_Your objective:_ Present the data once more in exactly its original form.
[Start]
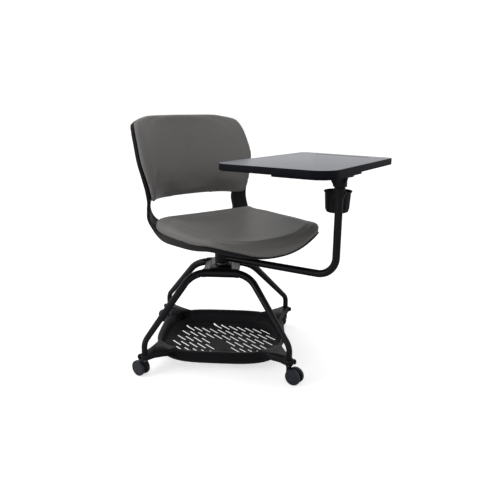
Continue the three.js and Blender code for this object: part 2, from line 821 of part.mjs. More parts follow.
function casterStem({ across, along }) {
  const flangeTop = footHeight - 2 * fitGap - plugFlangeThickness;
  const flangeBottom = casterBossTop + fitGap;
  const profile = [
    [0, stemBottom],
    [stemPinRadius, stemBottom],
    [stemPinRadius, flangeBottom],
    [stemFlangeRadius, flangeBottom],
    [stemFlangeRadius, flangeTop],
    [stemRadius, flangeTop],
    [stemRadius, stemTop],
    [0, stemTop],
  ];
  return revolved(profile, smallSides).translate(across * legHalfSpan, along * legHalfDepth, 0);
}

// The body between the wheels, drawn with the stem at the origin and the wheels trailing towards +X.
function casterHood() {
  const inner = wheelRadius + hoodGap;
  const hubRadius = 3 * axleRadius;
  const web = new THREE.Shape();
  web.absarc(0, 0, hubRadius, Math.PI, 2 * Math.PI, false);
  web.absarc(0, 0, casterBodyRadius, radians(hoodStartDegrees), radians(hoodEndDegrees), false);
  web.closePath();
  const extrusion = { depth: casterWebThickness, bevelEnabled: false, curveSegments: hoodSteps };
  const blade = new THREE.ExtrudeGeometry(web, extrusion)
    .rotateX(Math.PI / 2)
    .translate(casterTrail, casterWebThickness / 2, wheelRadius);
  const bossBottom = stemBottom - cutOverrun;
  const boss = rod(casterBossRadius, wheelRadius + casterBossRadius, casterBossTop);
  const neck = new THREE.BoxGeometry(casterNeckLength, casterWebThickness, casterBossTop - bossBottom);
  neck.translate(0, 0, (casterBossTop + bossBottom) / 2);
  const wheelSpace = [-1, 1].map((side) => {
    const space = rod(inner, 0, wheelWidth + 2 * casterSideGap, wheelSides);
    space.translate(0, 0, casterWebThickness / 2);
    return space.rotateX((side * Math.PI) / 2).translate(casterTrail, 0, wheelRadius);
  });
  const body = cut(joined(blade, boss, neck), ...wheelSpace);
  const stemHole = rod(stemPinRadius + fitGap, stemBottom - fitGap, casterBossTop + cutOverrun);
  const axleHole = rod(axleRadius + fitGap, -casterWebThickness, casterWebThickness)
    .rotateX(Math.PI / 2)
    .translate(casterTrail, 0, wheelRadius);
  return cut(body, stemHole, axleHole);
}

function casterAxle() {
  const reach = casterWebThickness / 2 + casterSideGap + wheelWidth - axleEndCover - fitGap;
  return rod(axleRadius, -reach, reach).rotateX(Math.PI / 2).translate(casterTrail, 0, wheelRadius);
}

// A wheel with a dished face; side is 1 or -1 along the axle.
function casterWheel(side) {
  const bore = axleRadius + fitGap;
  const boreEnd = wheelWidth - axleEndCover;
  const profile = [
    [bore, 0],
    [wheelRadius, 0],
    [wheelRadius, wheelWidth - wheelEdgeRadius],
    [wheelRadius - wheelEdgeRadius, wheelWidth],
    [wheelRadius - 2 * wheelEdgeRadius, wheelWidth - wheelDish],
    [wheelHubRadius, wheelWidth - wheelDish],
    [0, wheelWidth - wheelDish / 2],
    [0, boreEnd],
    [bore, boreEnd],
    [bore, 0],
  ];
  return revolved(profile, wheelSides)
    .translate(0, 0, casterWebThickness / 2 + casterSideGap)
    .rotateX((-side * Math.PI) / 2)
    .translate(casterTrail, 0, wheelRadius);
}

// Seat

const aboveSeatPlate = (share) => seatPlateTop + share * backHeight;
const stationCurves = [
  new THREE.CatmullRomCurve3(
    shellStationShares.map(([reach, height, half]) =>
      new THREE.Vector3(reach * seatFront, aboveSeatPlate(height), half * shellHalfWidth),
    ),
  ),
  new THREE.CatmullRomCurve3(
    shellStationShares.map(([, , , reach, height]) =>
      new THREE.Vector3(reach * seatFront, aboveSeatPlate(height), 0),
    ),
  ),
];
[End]
_Reply:_
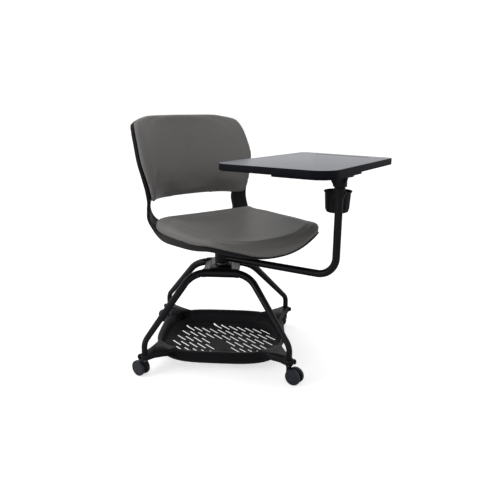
Continue the three.js and Blender code for this object: part 2, from line 821 of part.mjs. More parts follow.
function casterStem({ across, along }) {
  const flangeTop = footHeight - 2 * fitGap - plugFlangeThickness;
  const flangeBottom = casterBossTop + fitGap;
  const profile = [
    [0, stemBottom],
    [stemPinRadius, stemBottom],
    [stemPinRadius, flangeBottom],
    [stemFlangeRadius, flangeBottom],
    [stemFlangeRadius, flangeTop],
    [stemRadius, flangeTop],
    [stemRadius, stemTop],
    [0, stemTop],
  ];
  return revolved(profile, smallSides).translate(across * legHalfSpan, along * legHalfDepth, 0);
}

// The body between the wheels, drawn with the stem at the origin and the wheels trailing towards +X.
function casterHood() {
  const inner = wheelRadius + hoodGap;
  const hubRadius = 3 * axleRadius;
  const web = new THREE.Shape();
  web.absarc(0, 0, hubRadius, Math.PI, 2 * Math.PI, false);
  web.absarc(0, 0, casterBodyRadius, radians(hoodStartDegrees), radians(hoodEndDegrees), false);
  web.closePath();
  const extrusion = { depth: casterWebThickness, bevelEnabled: false, curveSegments: hoodSteps };
  const blade = new THREE.ExtrudeGeometry(web, extrusion)
    .rotateX(Math.PI / 2)
    .translate(casterTrail, casterWebThickness / 2, wheelRadius);
  const bossBottom = stemBottom - cutOverrun;
  const boss = rod(casterBossRadius, wheelRadius + casterBossRadius, casterBossTop);
  const neck = new THREE.BoxGeometry(casterNeckLength, casterWebThickness, casterBossTop - bossBottom);
  neck.translate(0, 0, (casterBossTop + bossBottom) / 2);
  const wheelSpace = [-1, 1].map((side) => {
    const space = rod(inner, 0, wheelWidth + 2 * casterSideGap, wheelSides);
    space.translate(0, 0, casterWebThickness / 2);
    return space.rotateX((side * Math.PI) / 2).translate(casterTrail, 0, wheelRadius);
  });
  const body = cut(joined(blade, boss, neck), ...wheelSpace);
  const stemHole = rod(stemPinRadius + fitGap, stemBottom - fitGap, casterBossTop + cutOverrun);
  const axleHole = rod(axleRadius + fitGap, -casterWebThickness, casterWebThickness)
    .rotateX(Math.PI / 2)
    .translate(casterTrail, 0, wheelRadius);
  return cut(body, stemHole, axleHole);
}

function casterAxle() {
  const reach = casterWebThickness / 2 + casterSideGap + wheelWidth - axleEndCover - fitGap;
  return rod(axleRadius, -reach, reach).rotateX(Math.PI / 2).translate(casterTrail, 0, wheelRadius);
}

// A wheel with a dished face; side is 1 or -1 along the axle.
function casterWheel(side) {
  const bore = axleRadius + fitGap;
  const boreEnd = wheelWidth - axleEndCover;
  const profile = [
    [bore, 0],
    [wheelRadius, 0],
    [wheelRadius, wheelWidth - wheelEdgeRadius],
    [wheelRadius - wheelEdgeRadius, wheelWidth],
    [wheelRadius - 2 * wheelEdgeRadius, wheelWidth - wheelDish],
    [wheelHubRadius, wheelWidth - wheelDish],
    [0, wheelWidth - wheelDish / 2],
    [0, boreEnd],
    [bore, boreEnd],
    [bore, 0],
  ];
  return revolved(profile, wheelSides)
    .translate(0, 0, casterWebThickness / 2 + casterSideGap)
    .rotateX((-side * Math.PI) / 2)
    .translate(casterTrail, 0, wheelRadius);
}

// Seat

const aboveSeatPlate = (share) => seatPlateTop + share * backHeight;
const stationCurves = [
  new THREE.CatmullRomCurve3(
    shellStationShares.map(([reach, height, half]) =>
      new THREE.Vector3(reach * seatFront, aboveSeatPlate(height), half * shellHalfWidth),
    ),
  ),
  new THREE.CatmullRomCurve3(
    shellStationShares.map(([, , , reach, height]) =>
      new THREE.Vector3(reach * seatFront, aboveSeatPlate(height), 0),
    ),
  ),
];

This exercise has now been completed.